The bill would outlaw the “trafficking” in ivory including the tusks of extinct woolly mammoths, ostensibly to discourage the poaching of elephants so their ivory can be sold, mostly in China. But the legislation would also make worthless any ivory Oregonians obtained legally well before Congress banned ivory imports years ago.

SB 913 had been passed by the Senate and was pending in the House Judiciary Committee. The committee had scheduled action on the bill last Thursday, but the work session that day was canceled. I asked Rep. Andy Olson, R-Albany, what happened. He is a member of the committee, and this morning he sent me an email in response:

“There were a few folks throughout the building that were opposed to the bill. The proponents had submitted a few amendments, but there was still serious dislike for the bill, even with members on the Judiciary committee. The last amendment revealed that ivory on guns and knives would not be subject to penalty, and a three year moratorium on mammoths was possible.
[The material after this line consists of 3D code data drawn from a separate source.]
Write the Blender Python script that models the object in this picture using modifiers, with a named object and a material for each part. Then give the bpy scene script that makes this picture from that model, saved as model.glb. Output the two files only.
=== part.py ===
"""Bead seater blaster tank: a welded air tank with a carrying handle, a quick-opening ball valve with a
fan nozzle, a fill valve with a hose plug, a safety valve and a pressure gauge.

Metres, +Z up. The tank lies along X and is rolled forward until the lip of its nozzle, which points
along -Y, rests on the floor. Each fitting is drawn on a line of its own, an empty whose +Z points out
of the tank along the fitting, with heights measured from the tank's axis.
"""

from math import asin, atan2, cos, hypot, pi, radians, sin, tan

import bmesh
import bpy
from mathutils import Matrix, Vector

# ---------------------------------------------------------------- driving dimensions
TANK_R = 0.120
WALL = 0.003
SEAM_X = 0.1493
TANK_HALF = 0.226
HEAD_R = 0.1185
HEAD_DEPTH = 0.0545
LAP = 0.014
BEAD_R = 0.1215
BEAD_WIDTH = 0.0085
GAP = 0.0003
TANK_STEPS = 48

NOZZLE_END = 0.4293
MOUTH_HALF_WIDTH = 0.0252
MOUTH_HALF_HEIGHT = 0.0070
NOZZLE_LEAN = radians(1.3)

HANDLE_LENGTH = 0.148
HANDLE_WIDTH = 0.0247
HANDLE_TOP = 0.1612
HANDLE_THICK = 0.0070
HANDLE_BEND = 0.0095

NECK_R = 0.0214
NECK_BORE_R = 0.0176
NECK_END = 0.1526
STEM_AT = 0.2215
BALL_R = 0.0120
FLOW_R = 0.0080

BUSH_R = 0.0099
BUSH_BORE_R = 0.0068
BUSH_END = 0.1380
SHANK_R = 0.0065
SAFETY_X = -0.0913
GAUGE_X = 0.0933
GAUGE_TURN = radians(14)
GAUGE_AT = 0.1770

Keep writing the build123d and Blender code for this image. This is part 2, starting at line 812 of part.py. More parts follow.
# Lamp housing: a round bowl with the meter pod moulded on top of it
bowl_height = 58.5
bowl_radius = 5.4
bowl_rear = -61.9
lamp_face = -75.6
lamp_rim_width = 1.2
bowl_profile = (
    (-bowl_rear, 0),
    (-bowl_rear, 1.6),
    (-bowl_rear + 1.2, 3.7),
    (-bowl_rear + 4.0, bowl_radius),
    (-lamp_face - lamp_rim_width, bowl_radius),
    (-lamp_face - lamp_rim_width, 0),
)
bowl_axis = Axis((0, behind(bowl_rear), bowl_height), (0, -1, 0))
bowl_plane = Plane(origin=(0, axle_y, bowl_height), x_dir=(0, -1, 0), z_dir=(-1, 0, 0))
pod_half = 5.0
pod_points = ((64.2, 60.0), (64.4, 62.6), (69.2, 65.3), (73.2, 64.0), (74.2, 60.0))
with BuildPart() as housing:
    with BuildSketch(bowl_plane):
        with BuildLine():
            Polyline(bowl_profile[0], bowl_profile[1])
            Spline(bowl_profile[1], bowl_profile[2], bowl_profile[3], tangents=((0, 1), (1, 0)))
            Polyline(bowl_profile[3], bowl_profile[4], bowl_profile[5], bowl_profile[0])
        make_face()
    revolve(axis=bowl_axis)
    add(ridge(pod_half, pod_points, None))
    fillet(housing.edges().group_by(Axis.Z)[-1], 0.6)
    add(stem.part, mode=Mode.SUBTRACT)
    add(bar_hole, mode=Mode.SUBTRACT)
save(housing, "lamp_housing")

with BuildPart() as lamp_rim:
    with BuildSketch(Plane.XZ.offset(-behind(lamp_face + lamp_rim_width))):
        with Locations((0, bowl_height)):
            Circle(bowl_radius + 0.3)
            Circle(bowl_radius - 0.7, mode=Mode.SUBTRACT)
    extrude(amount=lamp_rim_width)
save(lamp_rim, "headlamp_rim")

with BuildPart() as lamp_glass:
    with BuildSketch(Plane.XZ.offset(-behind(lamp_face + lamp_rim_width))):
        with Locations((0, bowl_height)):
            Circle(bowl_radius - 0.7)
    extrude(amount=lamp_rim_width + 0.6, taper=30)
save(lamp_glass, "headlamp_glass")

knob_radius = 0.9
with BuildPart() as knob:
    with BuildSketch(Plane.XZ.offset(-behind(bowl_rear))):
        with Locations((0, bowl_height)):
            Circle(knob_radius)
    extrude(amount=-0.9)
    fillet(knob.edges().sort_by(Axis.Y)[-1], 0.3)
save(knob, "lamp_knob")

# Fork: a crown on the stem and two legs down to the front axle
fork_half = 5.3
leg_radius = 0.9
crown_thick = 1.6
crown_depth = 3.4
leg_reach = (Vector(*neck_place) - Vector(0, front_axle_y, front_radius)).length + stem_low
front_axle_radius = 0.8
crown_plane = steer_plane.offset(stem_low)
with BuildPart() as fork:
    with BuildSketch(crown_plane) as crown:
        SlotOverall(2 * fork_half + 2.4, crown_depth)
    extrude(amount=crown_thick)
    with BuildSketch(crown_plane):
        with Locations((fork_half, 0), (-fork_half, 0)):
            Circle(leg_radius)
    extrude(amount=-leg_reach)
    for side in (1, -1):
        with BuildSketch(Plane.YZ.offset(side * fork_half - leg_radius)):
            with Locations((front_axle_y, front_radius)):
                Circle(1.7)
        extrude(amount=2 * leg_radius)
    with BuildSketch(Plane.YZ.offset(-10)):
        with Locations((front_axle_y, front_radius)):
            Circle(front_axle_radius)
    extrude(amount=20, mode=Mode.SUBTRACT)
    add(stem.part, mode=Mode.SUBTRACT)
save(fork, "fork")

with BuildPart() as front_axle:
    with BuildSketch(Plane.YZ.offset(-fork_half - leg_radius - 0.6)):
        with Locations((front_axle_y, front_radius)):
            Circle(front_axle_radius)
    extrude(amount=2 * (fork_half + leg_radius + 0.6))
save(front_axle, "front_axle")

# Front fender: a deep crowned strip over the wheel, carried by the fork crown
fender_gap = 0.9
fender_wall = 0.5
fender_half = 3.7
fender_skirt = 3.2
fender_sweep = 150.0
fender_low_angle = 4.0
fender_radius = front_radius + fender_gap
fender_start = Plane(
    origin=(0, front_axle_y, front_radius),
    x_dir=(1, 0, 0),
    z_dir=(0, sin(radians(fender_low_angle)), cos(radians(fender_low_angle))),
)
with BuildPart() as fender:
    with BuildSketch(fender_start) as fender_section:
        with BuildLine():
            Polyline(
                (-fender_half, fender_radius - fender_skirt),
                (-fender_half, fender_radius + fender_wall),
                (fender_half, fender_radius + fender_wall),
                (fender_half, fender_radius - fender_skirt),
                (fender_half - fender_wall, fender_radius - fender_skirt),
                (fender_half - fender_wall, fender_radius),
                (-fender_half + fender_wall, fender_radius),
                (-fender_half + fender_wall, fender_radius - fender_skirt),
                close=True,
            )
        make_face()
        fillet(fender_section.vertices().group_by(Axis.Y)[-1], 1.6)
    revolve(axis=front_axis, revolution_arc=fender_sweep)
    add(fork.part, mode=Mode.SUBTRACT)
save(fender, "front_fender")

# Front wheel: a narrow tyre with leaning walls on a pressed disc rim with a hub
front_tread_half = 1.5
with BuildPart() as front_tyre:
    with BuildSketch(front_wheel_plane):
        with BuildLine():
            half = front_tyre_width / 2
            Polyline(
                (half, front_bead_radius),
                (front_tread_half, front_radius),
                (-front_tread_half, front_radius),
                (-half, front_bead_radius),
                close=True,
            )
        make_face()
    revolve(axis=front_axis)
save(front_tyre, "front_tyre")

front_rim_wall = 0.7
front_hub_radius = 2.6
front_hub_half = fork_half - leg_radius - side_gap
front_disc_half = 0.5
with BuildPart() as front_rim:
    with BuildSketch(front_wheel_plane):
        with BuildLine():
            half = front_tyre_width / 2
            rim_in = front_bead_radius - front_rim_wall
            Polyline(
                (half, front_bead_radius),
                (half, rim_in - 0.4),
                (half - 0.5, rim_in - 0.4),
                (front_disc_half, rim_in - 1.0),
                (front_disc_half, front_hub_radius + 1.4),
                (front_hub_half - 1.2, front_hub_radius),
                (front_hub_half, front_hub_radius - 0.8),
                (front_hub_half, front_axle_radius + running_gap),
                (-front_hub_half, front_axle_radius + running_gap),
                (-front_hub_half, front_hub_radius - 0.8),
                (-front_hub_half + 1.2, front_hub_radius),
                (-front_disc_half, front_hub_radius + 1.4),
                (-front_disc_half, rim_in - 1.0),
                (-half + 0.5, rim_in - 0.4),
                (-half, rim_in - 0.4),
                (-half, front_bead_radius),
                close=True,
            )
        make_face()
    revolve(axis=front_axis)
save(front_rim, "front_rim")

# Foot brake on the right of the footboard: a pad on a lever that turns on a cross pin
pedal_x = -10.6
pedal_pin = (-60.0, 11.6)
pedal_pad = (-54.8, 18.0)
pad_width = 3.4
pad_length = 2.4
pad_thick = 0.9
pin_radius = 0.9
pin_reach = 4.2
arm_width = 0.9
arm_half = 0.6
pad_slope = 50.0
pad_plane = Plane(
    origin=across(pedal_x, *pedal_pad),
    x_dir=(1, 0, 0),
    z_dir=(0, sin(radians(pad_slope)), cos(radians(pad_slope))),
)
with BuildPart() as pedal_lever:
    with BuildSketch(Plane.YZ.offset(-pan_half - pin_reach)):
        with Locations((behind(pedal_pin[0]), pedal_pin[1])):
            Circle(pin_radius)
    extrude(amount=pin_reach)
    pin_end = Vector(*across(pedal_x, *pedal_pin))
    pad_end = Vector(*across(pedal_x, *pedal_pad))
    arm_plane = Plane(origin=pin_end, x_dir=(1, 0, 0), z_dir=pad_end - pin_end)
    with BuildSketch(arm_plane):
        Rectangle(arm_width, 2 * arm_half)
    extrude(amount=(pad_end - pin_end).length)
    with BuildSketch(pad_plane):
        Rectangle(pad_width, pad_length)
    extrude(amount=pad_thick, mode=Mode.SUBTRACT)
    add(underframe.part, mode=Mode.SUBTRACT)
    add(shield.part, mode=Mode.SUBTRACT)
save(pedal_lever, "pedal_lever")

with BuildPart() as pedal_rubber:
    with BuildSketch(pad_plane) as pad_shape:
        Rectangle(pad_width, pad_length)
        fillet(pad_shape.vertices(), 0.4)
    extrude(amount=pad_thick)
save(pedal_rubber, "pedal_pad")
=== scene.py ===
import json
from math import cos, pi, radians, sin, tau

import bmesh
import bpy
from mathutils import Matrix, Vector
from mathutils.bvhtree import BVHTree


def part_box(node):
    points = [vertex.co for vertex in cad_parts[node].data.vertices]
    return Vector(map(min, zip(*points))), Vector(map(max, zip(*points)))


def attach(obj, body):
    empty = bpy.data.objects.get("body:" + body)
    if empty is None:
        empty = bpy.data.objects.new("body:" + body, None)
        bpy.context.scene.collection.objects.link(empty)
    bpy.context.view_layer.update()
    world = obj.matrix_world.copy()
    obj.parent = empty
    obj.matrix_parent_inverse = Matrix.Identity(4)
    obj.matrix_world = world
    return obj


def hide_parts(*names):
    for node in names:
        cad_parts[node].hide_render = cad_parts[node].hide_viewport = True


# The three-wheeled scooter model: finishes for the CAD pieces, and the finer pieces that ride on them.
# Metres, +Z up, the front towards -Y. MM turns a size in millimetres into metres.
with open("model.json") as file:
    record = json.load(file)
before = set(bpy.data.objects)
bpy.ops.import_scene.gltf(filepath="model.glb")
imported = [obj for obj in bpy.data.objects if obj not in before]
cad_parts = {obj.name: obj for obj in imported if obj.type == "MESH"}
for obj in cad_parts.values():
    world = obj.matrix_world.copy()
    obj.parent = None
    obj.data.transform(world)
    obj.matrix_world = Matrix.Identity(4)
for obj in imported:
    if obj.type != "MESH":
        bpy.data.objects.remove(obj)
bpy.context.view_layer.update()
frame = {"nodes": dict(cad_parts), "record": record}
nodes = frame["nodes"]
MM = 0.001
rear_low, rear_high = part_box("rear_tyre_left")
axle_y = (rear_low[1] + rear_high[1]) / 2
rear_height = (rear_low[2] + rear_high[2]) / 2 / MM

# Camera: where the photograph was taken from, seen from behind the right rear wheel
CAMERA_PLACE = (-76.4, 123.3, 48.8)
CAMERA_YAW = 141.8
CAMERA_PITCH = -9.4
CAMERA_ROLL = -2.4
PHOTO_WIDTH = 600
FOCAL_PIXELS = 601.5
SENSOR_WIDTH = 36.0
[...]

The chair chose to close down the committee Thursday without giving any further attention to the bill.”

So is that it? Probably, though no bill is ever completely dead until it lies shredded on the floor when the legislature adjourns. But at this point, scrimshaw artists such a Albany resident Kenn Holmes should be encouraged. He has lots of legally obtained ivory bits which he hopes to work up and sell when he retires, and now it looks as though the state won’t interfere with his plans. (hh)



2 responses to “Ivory carvers get apparent reprieve”

  1. James Carrick says:

    Perhaps there is hope. This bill was misguided in the first place. I looked over all of the testimony given during the public hearings and it is clear that the citizens of Oregon voiced their opinion sufficiently to thwart this bill. I made quite a lot of noise about this bill and it is clear I was not alone. The federal laws already in place do about everything laws can do. Poaching is abhorrent I agree, but this bill wouldn’t have saved even one rhino, elephant, whale, or mammoth :-)

  2. Kenn Holmes says:

    I am quite happy with the outcome so far for sb913. This was the first time I have given testimony to the legislature and using their website for instructions on formalities and etiquette was able to give an accounting of the many faults of this proposed law and to an interested panel. I am glad I did and I thank all those who supported this action. Now I have a great deal of work to do.